Plogging in paradise

| 03 May 2019 | 11:15

    It’s a gorgeous spring morning and I’m jonesing for a sweat. Since it happens to be my 37th birthday I am determined to get that sweat, somehow, ‘en route from my kid’s school and my office. Ah, a trail run at the park.

    I love these woods. Before I worked or lived in this county, I’d hop in the car with then-boyfriend Joe and his best friend on a Saturday. We’d drive 45 minutes somewhere – I paid no attention where – to play disc golf. I’d wonder, as dusk fell and the big field sparked with more fireflies than I’ve ever seen: have I died and gone to heaven?

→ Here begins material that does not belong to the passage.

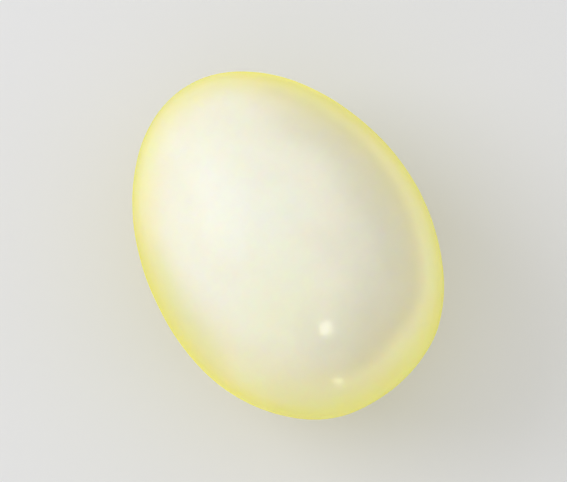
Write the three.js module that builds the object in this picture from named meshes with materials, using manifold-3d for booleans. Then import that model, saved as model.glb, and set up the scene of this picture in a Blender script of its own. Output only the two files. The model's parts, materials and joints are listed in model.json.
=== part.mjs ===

    Eventually Joe and I got hitched and moved to the farm across the street from the firefly field. That run-down white cottage was where I had my first baby six years ago. Our little three-pack family used to have dates here, Joe and I debating my handicap while Kai munched foraged wild grapes in her stroller. Everyone we passed on the course either was a friend or felt like one. “Just another day in paradise,” we’d greet each other.

    These woods were where I walked, and walked, and walked with infant Kai strapped to my chest, in moonlight, in snow up to my thighs, in the brutal summer heat when we’d come stick our feet in the stream. When I got into foraging, I’d bring Kai here and gather hickory nuts, which with a newbie’s enthusiasm I painstakingly cracked and sprinkled over pancakes. (Three kids in I don’t do that anymore.)

    Today, April 3, there is nothing to forage. Oh well, there’s a beer can. I pick it up.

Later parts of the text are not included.